| AIM |
Repeat exactly the stretch of lines from the line containing "obj.parent = None" through the line containing "DOUBLES = 1e-6", both included, and nothing else.

| RECORDS FOR THIS EXERCISE |
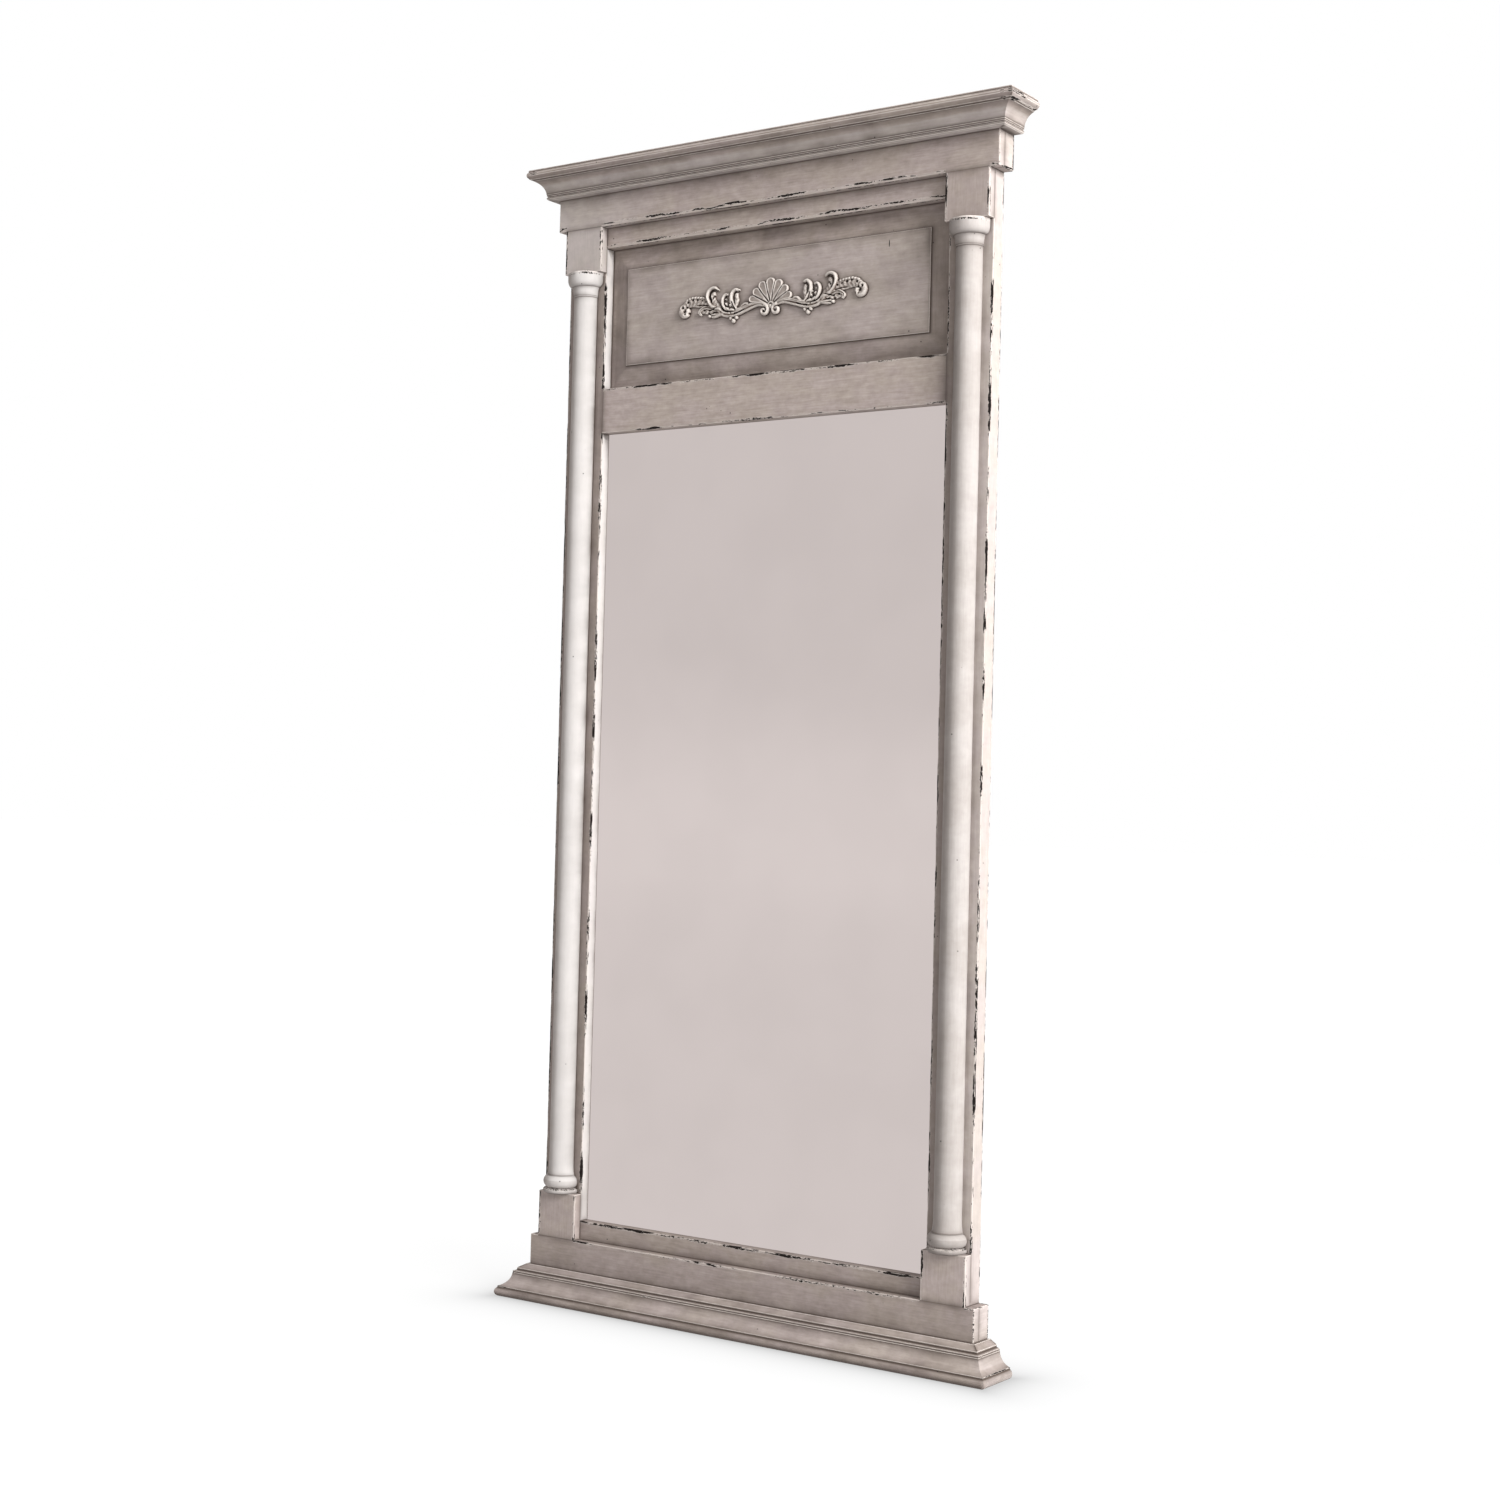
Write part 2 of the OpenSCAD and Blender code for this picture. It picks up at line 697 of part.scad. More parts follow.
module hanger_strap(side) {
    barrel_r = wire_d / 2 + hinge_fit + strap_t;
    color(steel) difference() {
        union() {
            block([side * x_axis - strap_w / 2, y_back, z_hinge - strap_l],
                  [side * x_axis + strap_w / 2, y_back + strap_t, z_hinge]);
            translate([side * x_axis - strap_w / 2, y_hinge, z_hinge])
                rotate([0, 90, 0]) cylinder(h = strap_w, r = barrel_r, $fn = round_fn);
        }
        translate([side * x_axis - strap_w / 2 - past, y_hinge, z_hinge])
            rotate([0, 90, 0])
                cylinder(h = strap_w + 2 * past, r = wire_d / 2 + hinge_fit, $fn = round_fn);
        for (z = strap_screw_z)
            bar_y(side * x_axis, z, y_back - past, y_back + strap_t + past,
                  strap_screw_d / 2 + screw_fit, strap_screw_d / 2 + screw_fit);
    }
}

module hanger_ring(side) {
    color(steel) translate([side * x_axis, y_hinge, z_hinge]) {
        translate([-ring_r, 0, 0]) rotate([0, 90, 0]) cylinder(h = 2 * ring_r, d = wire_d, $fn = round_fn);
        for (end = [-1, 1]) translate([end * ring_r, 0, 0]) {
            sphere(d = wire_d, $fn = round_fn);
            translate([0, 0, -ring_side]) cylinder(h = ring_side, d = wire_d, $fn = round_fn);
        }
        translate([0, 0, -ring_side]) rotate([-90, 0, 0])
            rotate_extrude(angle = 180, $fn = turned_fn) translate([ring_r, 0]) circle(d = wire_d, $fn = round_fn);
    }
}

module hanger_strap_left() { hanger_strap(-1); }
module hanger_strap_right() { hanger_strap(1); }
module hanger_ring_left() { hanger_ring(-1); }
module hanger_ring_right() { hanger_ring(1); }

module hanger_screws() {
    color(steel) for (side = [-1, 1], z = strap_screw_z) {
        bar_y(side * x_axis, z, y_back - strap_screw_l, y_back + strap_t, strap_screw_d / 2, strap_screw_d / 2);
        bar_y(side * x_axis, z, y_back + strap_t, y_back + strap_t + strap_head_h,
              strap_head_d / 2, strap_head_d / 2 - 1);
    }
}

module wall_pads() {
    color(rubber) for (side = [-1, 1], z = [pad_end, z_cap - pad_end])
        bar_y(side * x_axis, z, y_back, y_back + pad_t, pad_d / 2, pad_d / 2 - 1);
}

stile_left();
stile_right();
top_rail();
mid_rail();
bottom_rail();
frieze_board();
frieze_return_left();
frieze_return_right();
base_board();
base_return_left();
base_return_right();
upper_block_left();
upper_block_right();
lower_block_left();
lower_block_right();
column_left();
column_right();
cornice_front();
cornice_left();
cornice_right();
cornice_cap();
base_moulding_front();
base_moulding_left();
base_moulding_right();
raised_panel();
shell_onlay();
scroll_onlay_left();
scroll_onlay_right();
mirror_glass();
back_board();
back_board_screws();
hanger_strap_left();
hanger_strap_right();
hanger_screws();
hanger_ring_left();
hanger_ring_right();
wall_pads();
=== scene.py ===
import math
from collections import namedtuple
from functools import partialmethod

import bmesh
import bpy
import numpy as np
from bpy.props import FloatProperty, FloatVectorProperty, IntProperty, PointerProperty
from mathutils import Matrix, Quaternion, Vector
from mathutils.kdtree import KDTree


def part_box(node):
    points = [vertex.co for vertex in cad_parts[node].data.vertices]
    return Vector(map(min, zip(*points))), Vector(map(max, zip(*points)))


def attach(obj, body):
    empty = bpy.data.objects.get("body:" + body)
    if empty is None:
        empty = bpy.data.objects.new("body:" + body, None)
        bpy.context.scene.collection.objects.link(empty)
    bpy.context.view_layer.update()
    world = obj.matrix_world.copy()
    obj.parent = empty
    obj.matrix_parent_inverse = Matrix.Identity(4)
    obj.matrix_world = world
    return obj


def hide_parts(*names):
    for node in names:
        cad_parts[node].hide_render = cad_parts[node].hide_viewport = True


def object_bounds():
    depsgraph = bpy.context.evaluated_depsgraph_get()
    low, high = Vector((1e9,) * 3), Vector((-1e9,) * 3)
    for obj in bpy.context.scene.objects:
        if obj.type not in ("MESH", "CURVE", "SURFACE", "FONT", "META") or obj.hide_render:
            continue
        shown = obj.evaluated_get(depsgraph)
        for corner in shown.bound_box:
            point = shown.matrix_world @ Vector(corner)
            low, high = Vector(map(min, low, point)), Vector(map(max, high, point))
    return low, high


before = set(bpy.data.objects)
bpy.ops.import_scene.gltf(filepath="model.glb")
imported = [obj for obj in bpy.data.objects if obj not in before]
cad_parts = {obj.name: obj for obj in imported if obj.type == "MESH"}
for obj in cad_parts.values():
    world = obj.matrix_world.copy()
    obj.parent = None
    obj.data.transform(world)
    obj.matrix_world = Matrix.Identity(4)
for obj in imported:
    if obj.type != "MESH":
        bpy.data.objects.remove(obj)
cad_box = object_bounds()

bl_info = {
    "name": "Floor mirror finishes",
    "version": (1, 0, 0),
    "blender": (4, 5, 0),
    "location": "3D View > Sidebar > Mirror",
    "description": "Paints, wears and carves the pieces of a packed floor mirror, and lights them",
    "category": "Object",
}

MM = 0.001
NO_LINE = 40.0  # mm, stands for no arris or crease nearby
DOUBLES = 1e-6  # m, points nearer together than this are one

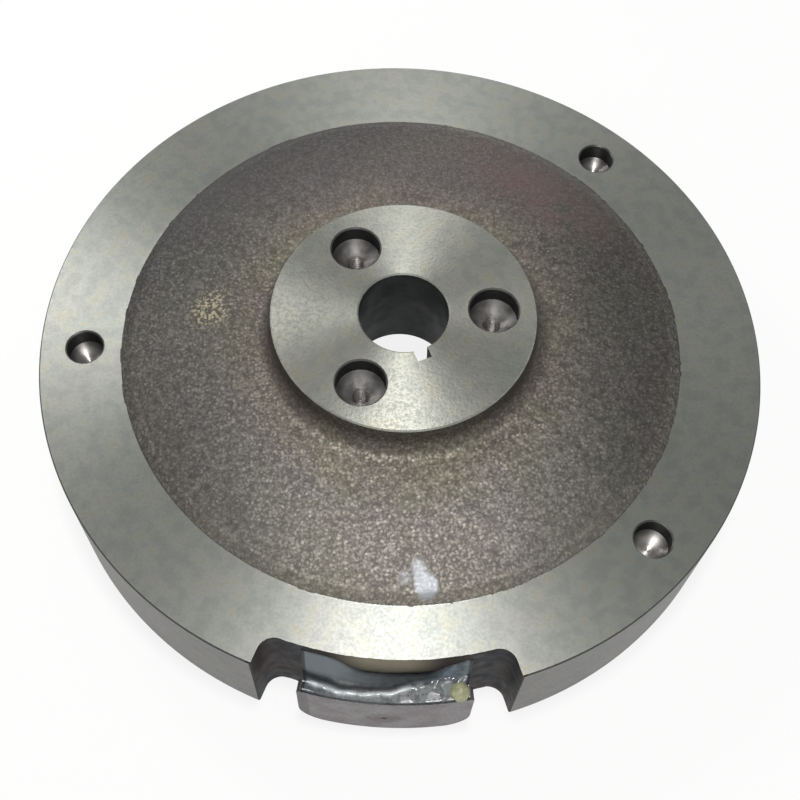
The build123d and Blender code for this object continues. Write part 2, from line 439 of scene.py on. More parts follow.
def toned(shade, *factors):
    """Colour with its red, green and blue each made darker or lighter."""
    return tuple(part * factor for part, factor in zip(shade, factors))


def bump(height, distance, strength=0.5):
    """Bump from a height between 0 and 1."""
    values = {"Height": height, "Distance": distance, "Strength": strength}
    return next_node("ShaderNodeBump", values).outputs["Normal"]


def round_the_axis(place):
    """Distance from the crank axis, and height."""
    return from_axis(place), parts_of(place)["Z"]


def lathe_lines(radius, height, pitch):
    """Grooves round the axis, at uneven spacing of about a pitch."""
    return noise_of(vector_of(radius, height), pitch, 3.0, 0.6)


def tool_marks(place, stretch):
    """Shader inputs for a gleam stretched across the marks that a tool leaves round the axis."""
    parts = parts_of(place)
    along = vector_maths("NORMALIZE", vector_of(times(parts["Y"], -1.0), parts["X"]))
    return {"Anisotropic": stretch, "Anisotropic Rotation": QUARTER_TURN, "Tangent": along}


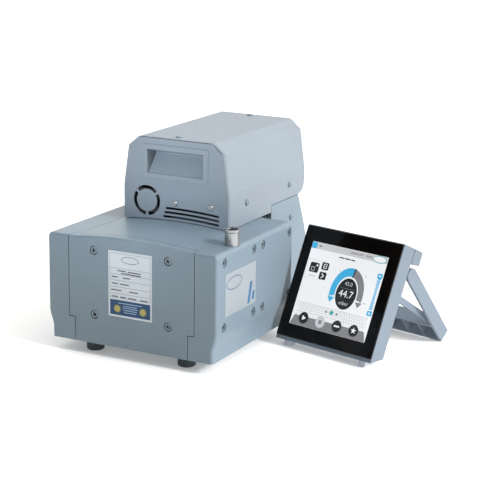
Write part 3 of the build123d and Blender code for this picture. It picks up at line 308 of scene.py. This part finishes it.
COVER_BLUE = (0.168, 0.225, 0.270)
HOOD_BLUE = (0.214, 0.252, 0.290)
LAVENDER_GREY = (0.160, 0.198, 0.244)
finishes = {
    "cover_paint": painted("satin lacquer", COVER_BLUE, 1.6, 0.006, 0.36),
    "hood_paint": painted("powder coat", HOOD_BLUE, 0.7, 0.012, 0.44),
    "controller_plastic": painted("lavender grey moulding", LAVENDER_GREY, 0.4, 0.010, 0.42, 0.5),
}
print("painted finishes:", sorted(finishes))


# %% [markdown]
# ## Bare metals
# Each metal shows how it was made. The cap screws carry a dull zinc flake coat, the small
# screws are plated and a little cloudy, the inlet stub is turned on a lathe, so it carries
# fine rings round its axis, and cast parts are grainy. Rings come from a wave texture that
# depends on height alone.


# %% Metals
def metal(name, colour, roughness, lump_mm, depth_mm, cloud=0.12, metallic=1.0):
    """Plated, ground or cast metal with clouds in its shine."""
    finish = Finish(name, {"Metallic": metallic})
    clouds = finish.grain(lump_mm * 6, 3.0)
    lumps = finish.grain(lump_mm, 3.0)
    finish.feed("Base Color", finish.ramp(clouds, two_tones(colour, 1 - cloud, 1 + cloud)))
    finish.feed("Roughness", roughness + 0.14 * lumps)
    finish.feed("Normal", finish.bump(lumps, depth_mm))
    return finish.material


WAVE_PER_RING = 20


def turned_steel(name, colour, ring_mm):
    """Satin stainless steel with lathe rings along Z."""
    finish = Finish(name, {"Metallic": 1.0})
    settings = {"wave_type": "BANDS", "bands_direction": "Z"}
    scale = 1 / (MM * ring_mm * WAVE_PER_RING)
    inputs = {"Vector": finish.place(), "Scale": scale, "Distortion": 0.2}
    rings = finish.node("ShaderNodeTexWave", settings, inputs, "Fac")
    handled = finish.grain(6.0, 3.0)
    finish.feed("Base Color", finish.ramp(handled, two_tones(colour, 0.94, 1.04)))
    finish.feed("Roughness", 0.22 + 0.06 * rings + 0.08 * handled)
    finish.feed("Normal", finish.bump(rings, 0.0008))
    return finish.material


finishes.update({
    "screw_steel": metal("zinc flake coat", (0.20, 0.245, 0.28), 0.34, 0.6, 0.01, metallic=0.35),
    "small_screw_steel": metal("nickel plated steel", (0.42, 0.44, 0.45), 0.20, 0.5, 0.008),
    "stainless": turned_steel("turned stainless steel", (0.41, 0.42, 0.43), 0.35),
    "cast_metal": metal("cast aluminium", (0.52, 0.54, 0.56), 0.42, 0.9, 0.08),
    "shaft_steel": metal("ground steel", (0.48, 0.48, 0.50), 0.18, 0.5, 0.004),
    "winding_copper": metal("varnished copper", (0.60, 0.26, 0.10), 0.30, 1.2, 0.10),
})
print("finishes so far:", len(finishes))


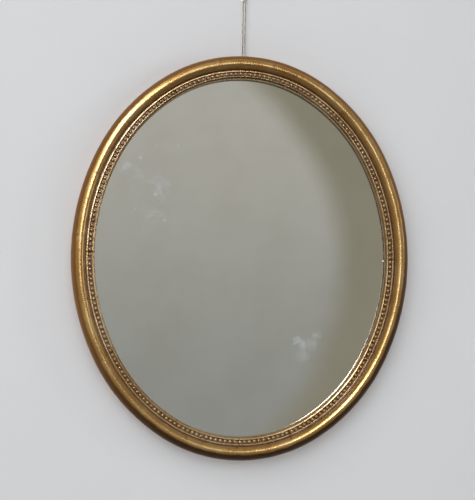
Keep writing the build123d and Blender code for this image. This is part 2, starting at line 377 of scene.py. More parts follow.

| TASK RESULT |
    obj.parent = None
    obj.data.transform(world)
    obj.matrix_world = Matrix.Identity(4)
for obj in imported:
    if obj.type != "MESH":
        bpy.data.objects.remove(obj)
cad_box = object_bounds()

bl_info = {
    "name": "Floor mirror finishes",
    "version": (1, 0, 0),
    "blender": (4, 5, 0),
    "location": "3D View > Sidebar > Mirror",
    "description": "Paints, wears and carves the pieces of a packed floor mirror, and lights them",
    "category": "Object",
}

MM = 0.001
NO_LINE = 40.0  # mm, stands for no arris or crease nearby
DOUBLES = 1e-6  # m, points nearer together than this are one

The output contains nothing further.